The Eggerss–O'Flyng Building is located at 801 South 15th Street in downtown Omaha, Nebraska, United States. The building was listed on the National Register of Historic Places in 1991, and named an Omaha Landmark on March 17, 1992.

==About==
The building was constructed in four stages starting in 1902 and finished in 1928. For fifty years, it was the headquarters for the Eggerss–O'Flyng Company, which manufactured cardboard boxes. The building was designed in the Renaissance Revival style by John Latenser, Sr. In the early 1900s, it was common for businesses in Omaha to build warehouses near the railroad on the east and south side of town, the Douglas Eggerss–O'Flyng building being one of these.

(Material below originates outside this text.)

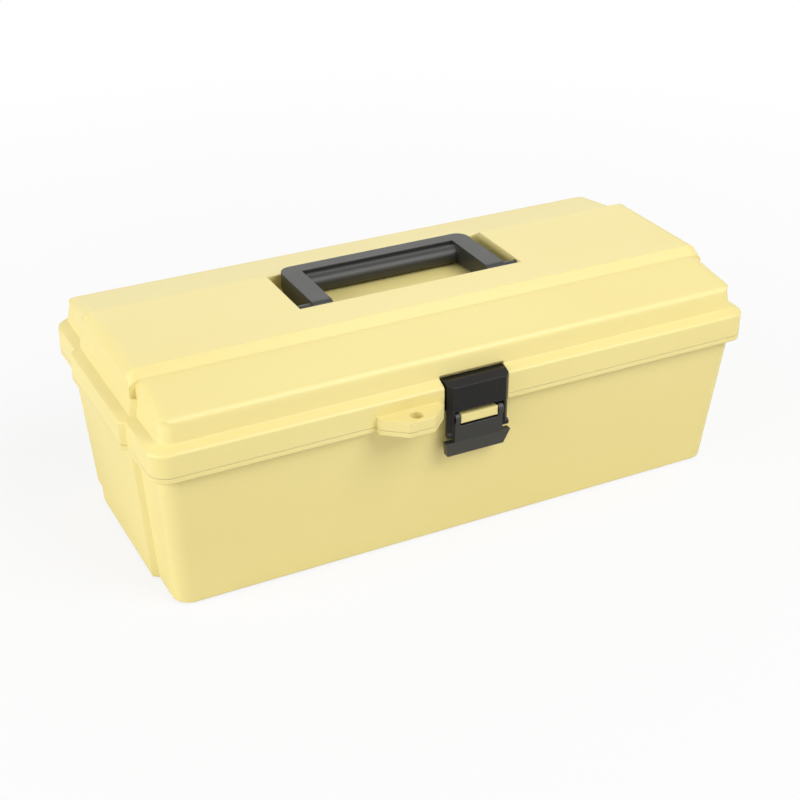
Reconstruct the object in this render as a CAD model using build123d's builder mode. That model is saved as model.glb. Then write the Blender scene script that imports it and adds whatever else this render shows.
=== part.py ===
# Antistatic storage box: a drafted tub, a domed lid on two pinned hinges, a two-piece
# over-centre draw latch and a folding bail handle that lies in a pocket of the lid.
# X runs along the box, Y from front to back, Z up. The box stands on Z = 0, and the
# origin is below the middle of its bounding box.
import os
from math import cos, pi, sin

from build123d import *

os.makedirs("parts", exist_ok=True)

# Walls and clearances
wall = 2.4                    # moulded wall of tub and lid
seam_gap = 0.15               # between the lid's skirt and the tub's flange
running_fit = 0.06            # radial clearance of every pivot
side_play = 0.4               # gap beside each pivoted piece
pivot_room = 0.6              # gap round a part that swings past a wall

# Rim shared by tub and lid
rim_length = 340.0
rim_depth = 160.0
rim_corner = 10.0
panel_step = 3.0              # how far the end panels stand out
panel_width = 84.0            # front to back, on the rim
panel_slope = 2.5             # run of their sloping sides

# Tub
foot_height = 1.2
foot_length = 16.0
foot_width = 7.0
foot_inset_end = 21.0         # from the floor's ends
foot_inset_front = 9.0        # from its long sides
floor_length = 320.0
floor_depth = 139.0
floor_corner = 9.6
tub_height = 82.0             # top of the flange
flange_thickness = 2.6
flange_reach_end = 4.6        # flange beyond the wall at the ends
flange_reach_front = 3.4      # flange beyond the wall at front and back
tongue_height = 5.0           # rib above the flange, inside the lid's skirt
tongue_play = 0.9             # between tongue and skirt
tongue_wall = 1.8
floor_edge_radius = 1.0

# Lid
skirt_height = 12.2           # upright face of the rim
ledge_width = 5.6             # at the front and the ends
ledge_width_back = 2.0
ledge_rise = 2.6
dome_wall_height = 11.6
dome_wall_draft = 1.8
dome_corner = 7.6
facet_rise = 6.0
facet_run = 30.5              # shoulder to the foot of the plateau's bevel
plateau_rise = 4.0
plateau_bevel = 5.5
dome_end_radius = 6.0
round_steps = 4               # flats in a quarter turn of the dome's ends
shoulder_radius = 3.0
rim_edge_radius = 1.4

# Padlock tab, on flange and lid alike
tab_left = -56.0
tab_right = -20.5
tab_reach = 13.0
tab_shoulder = 3.5            # straight sides next to the rim
tab_bevel_left = 12.0
tab_bevel_right = 10.0
tab_thickness = 5.4           # of the lid's half
padlock_hole_radius = 3.3
padlock_hole_x = -37.5
padlock_hole_reach = 6.6      # from the rim's face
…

The Eggerrs–O'Flyng Company was founded by German immigrant August J. Eggerss in 1881. After constructing the building, Eggerss merged with Ivyl O'Flyng in 1903, who became the company's treasurer. William Dennis Lane, who started with the company in 1900 at age 15 as a factory helper, became president in 1932 and remained president until the company was sold sometime after 1950. At its largest, the Eggerrs–O'Flyng Company's payroll consisted of 225 employees. During World War II, the company manufactured cardboard boxes for 20 millimeter shells, 90 millimeter shells, bomb fuses and other items going overseas to the armed forces. For many years, it manufactured cigar boxes, and in its later years, boxes for foodstuffs.

In 1993, the building was renovated at a cost of $3.3 million and turned into loft style apartments. It now houses 48 units. In addition to being listed independently on the National Register of Historic Places individually, the building is listed as a contributing property to the Warehouses in Omaha Multiple Properties Submission.